Acknowledgements: Daniel Kokotajlo for running the impromptu blog post day and giving me feedback, Andrew Critch and Victoria Krakovna for one conversation where this question came up as a crux, and Allan Dafoe for another.

New Comment
15 comments, sorted by Click to highlight new comments since: Today at 6:02 PM

I agree that both are good explanations. My question is more about which will be dominant in the long run. I tried to ask this more clearly with the mutually exclusive version in the post (someone vs no one was trying to produce the outcome).

I could view the "Why not both?" response as indicating that neither is dominant and we just have to understand how both operate simultaneously (perhaps on different timescales) and interact. I think I'd view that as actually coming down mostly on the evolution side of things - i.e., this means I should understand intelligence only in the larger evolutionary context -- no intelligence will permanently outstrip and render irrelevant the selection forces. Is that right?

Sometimes something is invented (not necessarily just by one person, and possibly changed by 'one or more processes you would call 'evolution'',) which makes both more powerful. Writing. Trade networks. The internet. Languages that are a mixture of earlier languages (for easier communication between speakers of one of two languages). Etc.

The pattern of “some human or humans want X to happen” causing “X happens” occurs very frequently and reliably

I think we have to be very careful with this kind of reasoning because of hindsight and survivorship bias. Humans are very good at explaining their behavior as rational when it largely isn't. I would like to see a systematic review of such decisions.   

Some humans wanted X to happen. Other humans wanted to prevent X. Finally, X happened.

We can interpret this as a result of intelligence (of those humans who wanted X to happen) or evolution (some impersonal mechanism selected the winning side).
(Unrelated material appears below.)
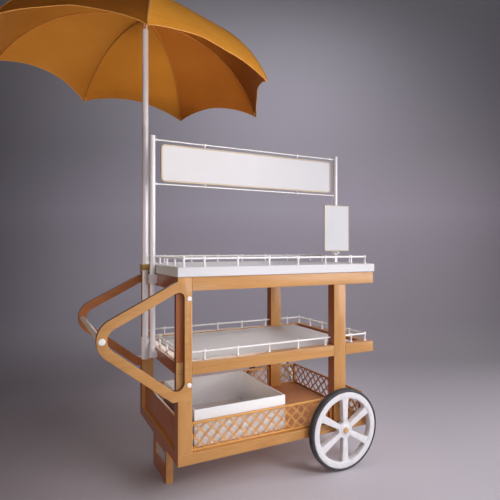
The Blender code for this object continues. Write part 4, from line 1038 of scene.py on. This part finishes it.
def build_ribs():
    """Sleeved ribs with their tips and studs, and the crown hub with its two hinge cheeks and pin."""
    bm = bmesh.new()
    shares = [RIB_START + (RIB_END - RIB_START) * step / RIB_STEPS for step in range(RIB_STEPS + 1)]
    for index in range(RIBS):
        points = strip_on(bm, lambda share, depth: cloth_point(rib_angle(index), share, depth), shares,
                          RIB_DEPTH, 0.02, 0.0046, 0.0042)
        run = (points[-1] - points[-3]).normalized()
        tip = cloth_point(rib_angle(index), RIB_END, 0.005) - run * 0.004
        cap = mm((0, 0), (3, 0), (3.4, 4), (5, 7.5), (5, 9.5), (3, 12), (0, 12.6))
        lathe(bm, cap, tip, aim(run), 14, 1)
        for share in (0.25, 0.5, 0.75):
            spot = cloth_point(rib_angle(index), share, 0.0095)
            inward = cloth_point(rib_angle(index), share, 0.02) - spot
            lathe(bm, mm((0, 0), (1.6, 0), (1.3, 0.8), (0, 1.1)), spot, aim(inward), 10, 1)
    hub = mm((0, -6), (24, -6), (26, -7.5), (26, -11), (23.5, -12.5), (23.5, -14.5), (26, -16),
             (25.5, -18), (0, -18))
    lathe(bm, hub, CROWN, TO_CANOPY, 40)
    for side in (-1, 1):
        part = bmesh.new()
        low, high = sorted((side * 0.0047, side * 0.0125))
        rounded_box(part, (-0.009, low, -0.01), (0.009, high, 0.03), 0.003)
        bmesh.ops.transform(part, matrix=Matrix.Translation(PIVOT) @ TO_CANOPY.to_4x4(), verts=part.verts)
        add_part(bm, part)
        lathe(bm, mm((0, 0), (4.6, 0), (4.6, 0.8), (3.4, 2), (0, 2.4)), PIVOT + HINGE * side * 0.0125,
              aim(HINGE * side), 18, 1)
    rod(bm, PIVOT - HINGE * 0.012, PIVOT + HINGE * 0.012, 0.0029, 12, 1)
    ribs = finish_piece("canopy_ribs", bm, (RIB_SLEEVE, RIB_METAL), "canopy_body", 40)
    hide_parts("rib_frame")


def build_umbrella():
    cloth = build_cloth()
    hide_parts("canopy")
    trim, stitches = build_seams(), build_stitches()
    build_ribs()
    bm = bmesh.new()
    knob = mm((0, 0.8), (20, 0.8), (21.5, 1.6), (19, 2.6), (10, 3.8), (6.2, 5.8), (5.8, 10), (7.8, 12),
              (9, 15), (7.8, 18.8), (4.5, 21), (0, 21.5))
    lathe(bm, knob, CROWN, TO_CANOPY, 32)
    finial = finish_piece("crown_finial", bm, BRASS, "canopy_body", 40)
    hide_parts("finial")


# Studio

STUDIO_TURN = math.radians(-26.8)  # heading of the studio's far wall and of the camera
WALL_RIGHT = (math.cos(STUDIO_TURN), math.sin(STUDIO_TURN), 0.0)
TO_WALL = (-math.sin(STUDIO_TURN), math.cos(STUDIO_TURN), 0.0)
EYE = (-0.5428, -1.9395, 1.0)
FOCAL_PIXELS, IMAGE_PIXELS, SENSOR, SHIFT = 441.5, 500, 36.0, -0.002
LIGHTS = (  # name, place, target, size, watts, colour, spread in degrees
    ("key", (3.4, -1.5, 1.5), (0.2, 0.0, 0.9), (1.3, 1.3), 38, (1.0, 0.97, 0.94), 180),
    ("front", (2.6, -3.3, 1.1), (0.5, 0.0, 0.65), (2.6, 1.0), 3.2, (0.98, 0.98, 1.0), 44),
    ("near", (-0.6, -3.0, 1.1), (0.25, 0.0, 0.3), (1.0, 1.0), 1.1, (1.0, 0.99, 0.98), 40),
    ("overhead", (1.8, -2.2, 3.4), (0.7, -1.1, 0.0), (1.4, 1.4), 5, (1.0, 0.97, 0.98), 75),
    ("window", (1.6, -3.4, 2.6), (0.7, -0.9, 0.0), (1.4, 1.4), 12, (1.0, 0.97, 0.98), 75),
    ("bounce", (0.3, -2.3, 0.2), (-0.1, 0.1, 2.05), (1.4, 0.8), 7.2, (1.0, 0.93, 0.88), 44),
    ("left_fill", (-3.0, -0.5, 0.8), (-0.2, 0.0, 0.6), (1.4, 1.2), 2.3, (1.0, 0.8, 0.62), 45),
    ("rear", (0.9, 2.2, 1.5), (0.5, 0.2, 0.5), (1.6, 0.8), 3.5, (1.0, 0.98, 0.97), 90),
    ("wall_glow", (1.3, 0.91, 3.6), (1.89, 2.63, 2.0), (2.0, 0.6), 10.5, (0.97, 0.95, 1.0), 120))
AMBIENT_TINT = (0.9, 0.86, 0.9)
AMBIENT_FROM = (0.84, -0.46, -0.28)  # the side that the ambient light is strongest on
AMBIENT_RANGE, AMBIENT_STRENGTH = (-0.6, 1.0), (0.015, 0.47)


def backdrop_paper():
    """Pale paper that sweeps up the wall, with painted light and shade: a lighter band part way up the wall,
    darker above it and towards the left, and a painted pool of light on the near floor to the right.
    """
    look = Surface("backdrop_paper", Specular_IOR_Level=0.2)
    height = look.times(look.parts(look.place)["Z"], 0.25)
    # painted light and shade by height: a lighter band part way up the wall, darker above it
    base = look.ramp(height, (0.0, (0.52, 0.49, 0.54)), (0.06, (0.5, 0.47, 0.54)), (0.26, (0.61, 0.57, 0.665)),
                     (0.36, (0.69, 0.65, 0.76)), (0.55, (0.54, 0.52, 0.59)), (0.95, (0.46, 0.45, 0.5)))
    # painted shade to the left and a painted pool of light to the right, on the floor near the cart
    spread = look.plus(look.times(look.dot(look.place, WALL_RIGHT), 0.16), 0.62)
    shade = look.ramp(spread, (0.15, (0.6, 0.57, 0.56)), (0.5, (0.68, 0.65, 0.64)), (0.69, (1.15, 1.15, 1.15)),
                      (0.85, (1.0, 1.0, 1.02)))
    depth = look.times(look.dot(look.place, TO_WALL), 0.25)
    near_floor = look.ramp(depth, (0.32, (1.0, 1.0, 1.0)), (0.66, (0.0, 0.0, 0.0)))
    base = look.mix(near_floor, base, look.tinted(base, shade))
    # painted shade, darker still at the far left
    corner = look.ramp(spread, (0.18, (0.55, 0.55, 0.54)), (0.33, (0.88, 0.88, 0.88)), (0.43, (1, 1, 1)))
    base = look.tinted(base, corner)
    base = look.mix(look.span(look.noise(0.7, 4.0), 0.0, 0.12), base, (0.3, 0.28, 0.3))
    return look.finished(base, 0.9, look.noise(60.0, 3.0), 0.05, 0.001)


def build_backdrop():
    """Floor that sweeps up into a wall behind the cart, in one pale curve."""
    bm = bmesh.new()
    width, front, back, height, bend = 7.0, -4.5, 3.2, 5.0, 1.2
    sweep_angles = [math.pi / 2 * step / 16 for step in range(17)]
    profile = [(front, 0.0)]
    profile += [(back - bend + bend * math.sin(a), bend - bend * math.cos(a)) for a in sweep_angles]
    profile.append((back, height))
    turn = Matrix.Rotation(STUDIO_TURN, 3, "Z")
    for (d0, z0), (d1, z1) in zip(profile, profile[1:]):
        corners = ((-width, d0, z0), (width, d0, z0), (width, d1, z1), (-width, d1, z1))
        bm.faces.new([bm.verts.new(turn @ Vector(corner)) for corner in corners])
    bmesh.ops.remove_doubles(bm, verts=bm.verts, dist=1e-5)
    add_mesh("backdrop", bm, backdrop_paper())


def area_light(name, place, target, size, watts, colour, spread):
    data = bpy.data.lights.new(name, "AREA")
    data.shape = "RECTANGLE"
    data.size, data.size_y = size
    data.energy = watts
    data.color = colour
    data.spread = math.radians(spread)
    lamp = add_object(name, data)
    lamp.location = place
    lamp.visible_camera = False
    lamp.rotation_euler = (Vector(target) - Vector(place)).to_track_quat("-Z", "Y").to_euler()


def build_world():
    """Ambient light that is stronger from the right and from below."""
    world = bpy.data.worlds.new("studio")
    bpy.context.scene.world = world
    world.use_nodes = True
    tree = world.node_tree
    direction = outputs_of(tree, "TexCoord", {})["Generated"]
    facing = outputs_of(tree, "VectorMath", {0: direction, 1: AMBIENT_FROM}, operation="DOT_PRODUCT")["Value"]
    (from_low, from_high), (to_low, to_high) = AMBIENT_RANGE, AMBIENT_STRENGTH
    level = outputs_of(tree, "MapRange", {"Value": facing, "From Min": from_low, "From Max": from_high,
                                          "To Min": to_low, "To Max": to_high})["Result"]
    ambient = tree.nodes["Background"].inputs
    feed(tree, AMBIENT_TINT, ambient["Color"])
    feed(tree, level, ambient["Strength"])


def build_camera():
    camera = bpy.data.cameras.new("camera")
    camera.sensor_width = SENSOR
    camera.lens = FOCAL_PIXELS / IMAGE_PIXELS * SENSOR
    camera.shift_y = SHIFT
    camera.clip_end = 60.0
    eye = add_object("camera", camera)
    eye.location = EYE
    eye.rotation_euler = (math.pi / 2, 0.0, STUDIO_TURN)
    bpy.context.scene.camera = eye
    bpy.context.scene.view_settings.view_transform = "Standard"


for nodes, finish, edge_width, edge_segments in DRESSED:
    for dressed_node in nodes:
        dress(dressed_node, finish, edge_width, edge_segments)
build_bolts("front")
build_bolts("back")
build_leg()
build_fences()
build_galleries()
build_wheel("front")
build_wheel("back")
build_sign()
build_price_board()
build_umbrella()
build_backdrop()
for light in LIGHTS:
    area_light(*light)
build_world()
build_camera()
This is a good point. Could something like Shapley value help in distributing credit for X between the humans and the impersonal mechanism? I find myself also wanting to ask about how frequent these cases are -- where it could easily be viewed both ways -- and declare that if it's mostly ambiguous then 'evolution' wins.

For "some impersonal mechanism" I'm thinking "memetic fitness of X amongst humans" (which in some cases cashes out as the first group of humans being larger?). What are other ways of thinking about it?

The story feels a little underspecified. When X happens because the first group of humans figured out how to thwart the second group, and anticipated them, etc. and furthermore if that group consistently does this for whatever they want, it seems a lot more like intelligence.

Darwinian evolution as such isn't a thing amongst superintelligences. They can and will preserve terminal goals. This means the number of superintelligences running around is bounded by the number humans produce before the point the first ASI get powerful enough to stop any new rivals being created. Each AI will want to wipe out its rivals if it can. (unless they are managing to cooperate somewhat)  I don't think superintelligences would have humans kind of partial cooperation. Either near perfect cooperation, or near total competition. So this is a scenario where a smallish number of ASI's that have all foomed in parallel expand as a squabbling mess.

Do you know of any formal or empirical arguments/evidence for the claim that evolution stops being relevant when there exist sufficiently intelligent entities (my possibly incorrect paraphrase of "Darwinian evolution as such isn't a thing amongst superintelligences")?

Error correction codes exist. They are low cost in terms of memory etc. Having a significant portion of your descendent mutate and do something you don't want is really bad.

If error correcting to the point where there is not a single mutation in the future only costs you 0.001% resources in extra hard drive, then <0.001% resources will be wasted due to mutations.

Evolution is kind of stupid compared to super-intelligences. Mutations are not going to be finding improvements. Because the superintelligence will be designing their own hardware and the hardware will already be extremely optimized. If the superintelligence wants to spend resources developing better tech, It can do that better than evolution.

So squashing evolution is a convergent instrumental goal, and easily achievable for an AI designing its own hardware.

Error correction codes help a superintelligence to avoid self-modifying but they don't allow goals necessarily to be stable with changing reasoning abilities. 

Firstly this would be AI's looking at their own version of the AI alignment problem. This is not random mutation or anything like it. Secondly I would expect there to only be a few rounds maximum of self modification that runs risk to goals. (Likely 0 rounds) Firstly damaging goals looses a lot of utility. You would only do it if its a small change in goals for a big increase in intelligence. And if you really need to be smarter and you can't make yourself smarter while preserving your goals. 

You don't have millions of AI all with goals different from each other. The self upgrading step happens once before the AI starts to spread across star systems.

I think that was a really good post, I don't know why it didn't receive some more attention. I have found myself coming back to the ideas in the post frequently in the last weeks.

The distinction is a shaky one. What's the difference between this 'Evolution' and a 'Market'? Lots of people might want to make lightbulbs or flying cars.

I did intend 'Evolution' here to include markets. The main contrast I'm trying to make is to a unified rational actor causing the outcomes it wants.

I thought I'd check because at first glance markets have selection from intelligence. (If I buy coffee from Starbucks, etc.) And seem like a mixture. But evolution arguably has the same property, at a different time scale. So I see why you'd lump them together.